Achugao watershed pollution comes from multiple sources
BECQ works with families to prevent pollution
The U.S. Environmental Protection Agency has identified outhouses, illegal dumping, piggeries, urban runoff, and livestock grazing as potential pollution sources in the Achugao watershed.
As for the pollutants most affecting the watershed, Kaitlin Mattos, watershed coordinator at the Bureau of Environmental and Costal Quality, said they do not entirely have the information yet. One reason is because some indicators of pollution can have multiple sources.
Mattos said BECQ analyzes the water for nutrients, turbidity, bacteria, and other parameters.

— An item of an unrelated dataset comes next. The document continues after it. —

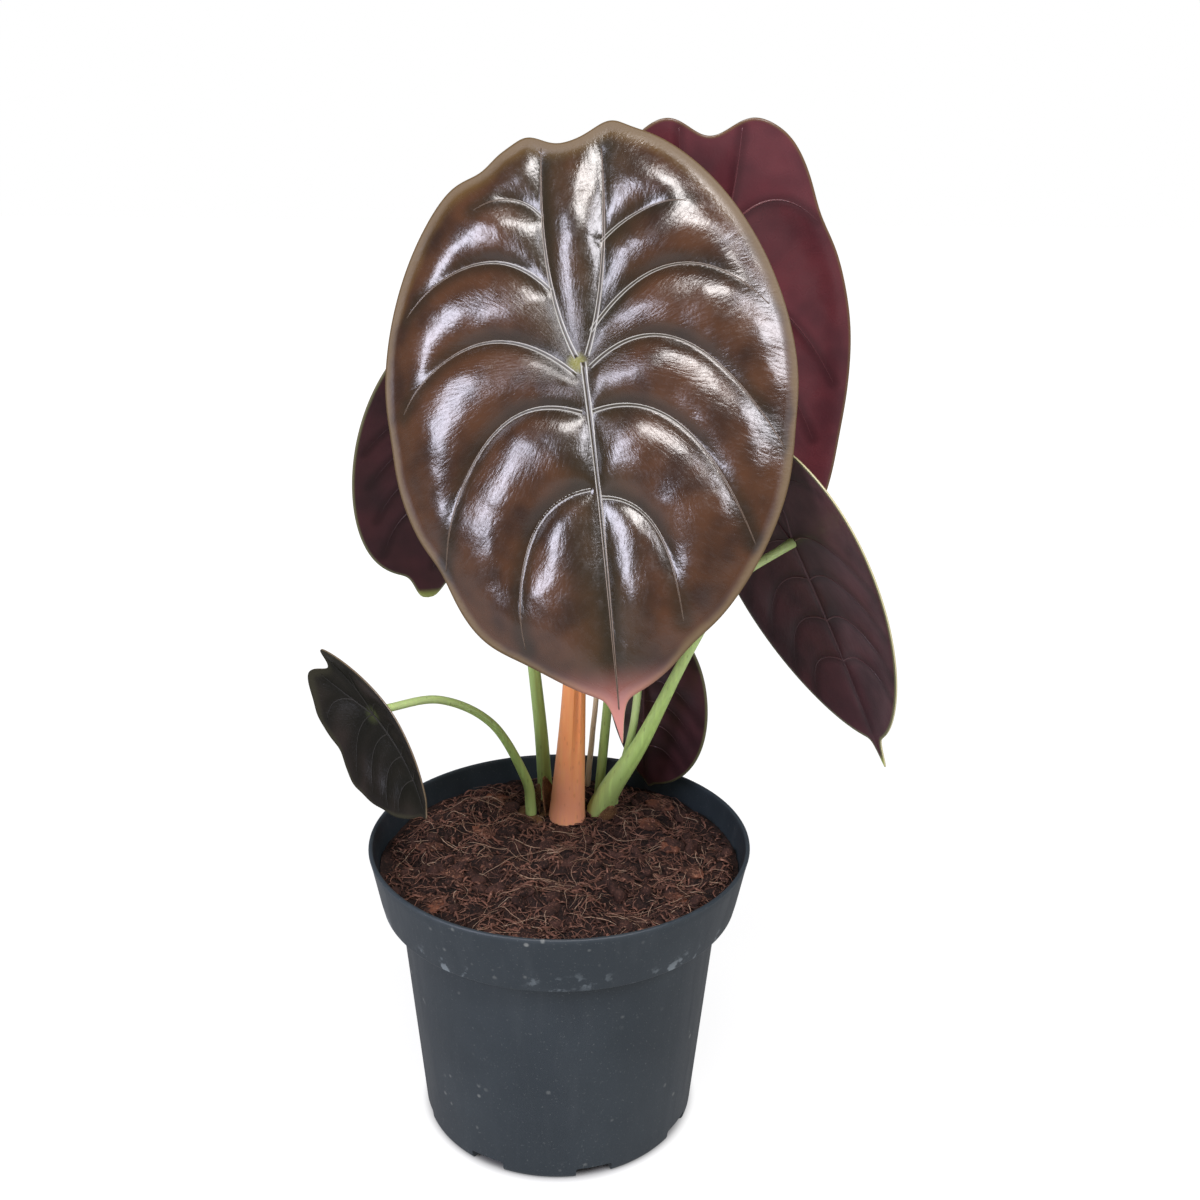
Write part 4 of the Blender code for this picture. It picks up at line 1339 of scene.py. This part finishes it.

They do beach sampling weekly, and stormwater sampling whenever there is enough rain to cause a flow into streambeds, she said.
Nutrients like nitrogen or phosphorus are known to come from human and animal waste, fertilizers, food waste, and factories.
Turbidity—the cloudiness of the water—is an indicator of erosion, dirt, algae and other particles in the water, and bacteria are an indicator of human or animal waste, Mattos said.
For example, if a lot of bacteria is found in a certain stream sample, this could be due to pig waste being discharged into the stream, illegal dumping of used baby diapers, a leaking septic or sewage pipe, an outhouse, a restaurant disposing its food waste, or a combination of these things, she said.
“Our tests won’t tell us the source, only that the water is impaired and may be dangerous to human health,” Mattos said.
From these tests, BECQ walks the streambeds and visit the communities in the area.
“We might check out the area around that stream site and find that there are no restaurants or houses, but there are several farms with cows tied up near the stream,” she said as an example.
Without expensive tests and waiting for months to get results from off island, most people would probably guess correctly that the cows are contributing to the bacteria count in that stream, she said.
“You can assume that if we remove the cows or push them farther back from the water flow, then the water will be cleaner. This is a much more efficient and lower cost way to identify and prevent pollution,” Mattos said.
This is what BECQ is doing now.
Project coordinators Kathy Yuknavage and Clarissa Bearden are visiting houses and stream sites in the Achugao area and looking for possible sources of pollution, and from there helping families find ways to clean them up, according to Mattos.
This is done by helping families create cleaner ways to deal with their pig’s waste, helping them seal off their water pipes so they do not discharge into the stream, or helping them move animals back off of the streams in the area, for example, Mattos said.
“If we still see pollutants showing up in our water samples, we know to keep looking for more sources and more ways to fix them,” she said.